Six Nations 2015: Scotland can cause teams problems – Laidlaw
Scotland captain believes they are capable of building on their impressive autumn campaign if they play to their strengths
Greig Laidlaw insists Scotland have the ability to cause problems for other teams during the Six Nations.
The Gloucester Rugby scrum-half believes winning the championship is their ultimate ambition and is within their reach if they play to their strengths.
Ultimately, we’re trying to push on and win the Six Nations like every other country is, so we just need to keep working hard, do the basics well.
The key messages coming out of BT Murrayfield centre around the desire for Scotland to develop and improve on their successful autumn campaign that yielded multi-try wins over Argentina and Tonga, and saw Vern Cotter’s side push the All Blacks in a narrow defeat.
But Scotland haven’t come close to winning the title in the Six Nations era, with their last success coming in the last outing of the Five Nations in 1999, the year current Glasgow Warriors head coach Gregor Townsend became in the second Scottish player to score a try in all four matches.
Despite that, the indications are there that the Dark Blues are on the up under Kiwi head coach Cotter.
“There’s a great buzz, partly off the back of the autumn,” Laidlaw said.
“Coming back into camp, I was really excited to get back in and start training and improve again.
“Ultimately, we’re trying to push on and win the Six Nations like every other country is.
“We just need to keep working hard, do the basics well and, if we do that, I believe we have some individuals in our team to cause other teams problems.
“[Patriotism] is big in the Scotland camp. We talk a lot about pulling on the blue jersey and playing with a real pride and if we can get that, a lot of the times it comes down to that, a bit of blood and guts, rolling down your sleeves and getting stuck in.
“We want to epitomise that this season in the Six Nations, people will really see that come through in the Scotland jersey.”
Much of Scotland’s recent success and try-scoring prowess has been attributed to the number of young Glasgow Warriors players in the team while many of the old guard, including Scott, Lawson, Kelly Brown, John Barclay, Max Evans and Nick de Luca have been axed.
There’s a real buzz, a real desire for us to play well in this blue jersey and make a statement and play for each other.
The Warriors have been in superb form under Townsend, reaching the Guinness PRO12 final in May and narrowly missing out on the European Champions Cup quarter-finals earlier this month, but they continue to be in contention for the PRO12 play-offs this season.

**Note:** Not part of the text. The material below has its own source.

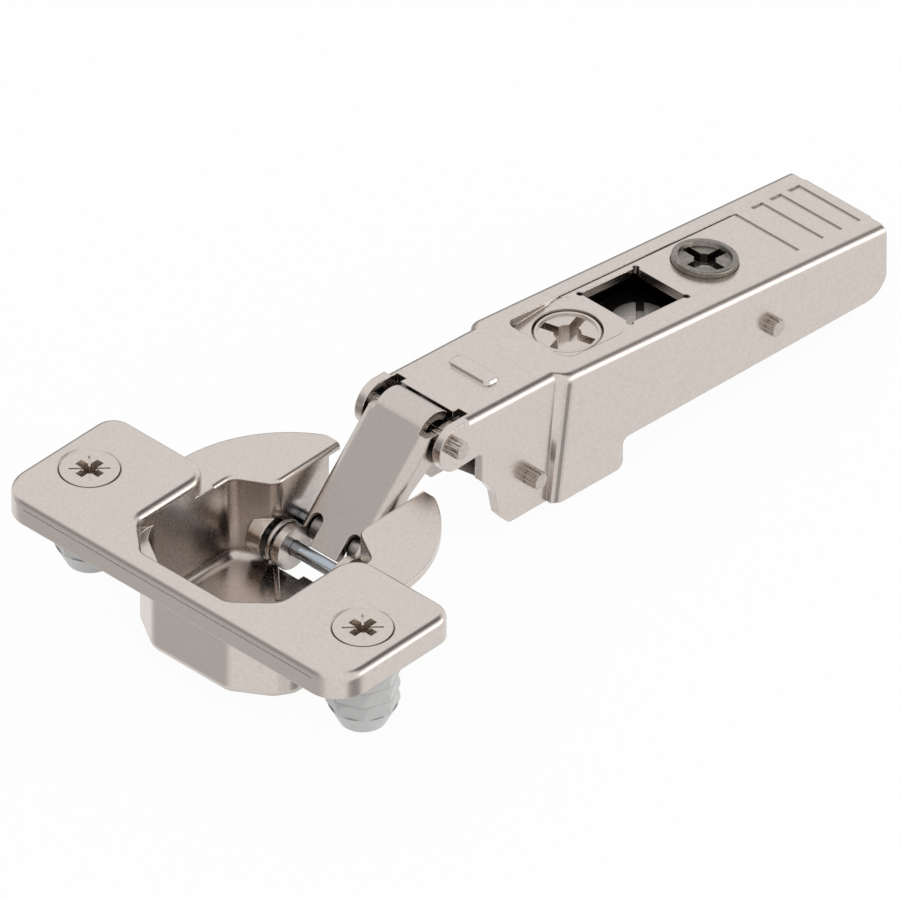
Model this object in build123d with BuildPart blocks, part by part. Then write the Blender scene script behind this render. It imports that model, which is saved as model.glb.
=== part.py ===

Edinburgh’s blend of experienced Scotland internationals, talented local youngsters and southern hemisphere imports has also helped them to build a run of form to reclaim the 1872 Cup and reach the European Challenge Cup quarter-finals with three of the four uncapped players in Cotter’s latest squad among Edinburgh’s best performers this season.
And Laidlaw, who left the Scottish capital to join Gloucester in the Aviva Premiership last summer, believes Scotland can can flourish if they build on their strengths as a team, but they are not getting carried away with the excitement surrounding the team.
“Our feet are firmly on the ground,” he added.
“We’ve got a tough start away to France and a massive game second week in [against Wales] back at home.
“There’s a real sense of pride within this group. We need to create [a better team bond]. It’s something we’ve touched on slightly.
“If you can become a very tight-knit group and you start playing for each other, the boys know each other pretty well, so we can turn that into a strength for sure.
“We need to play as a team and that’s where our strength is going to lie.
“There are individuals who have scored a lot of tries, but through different plays – some are tight, some are more wide.
“Tommy Seymour has been in form and scores tries. Stuart Hogg’s dangerous. Jonny Gray has been very good in the autumn and has been playing well for Glasgow, so we’d like to think that throughout the squad we’ve got players who can come in and out, it doesn’t really weaken the side and that’s true of some of young players who have come in as well.
“Rightly so, [the Glasgow Warriors players] come in with a lot of confidence; they’ve been playing really well in the PRO12.
“They also played really well in the Champions Cup and were unfortunate to get knocked out, so there’s a real buzz, a real desire for us to play well in this blue jersey and make a statement and play for each other.”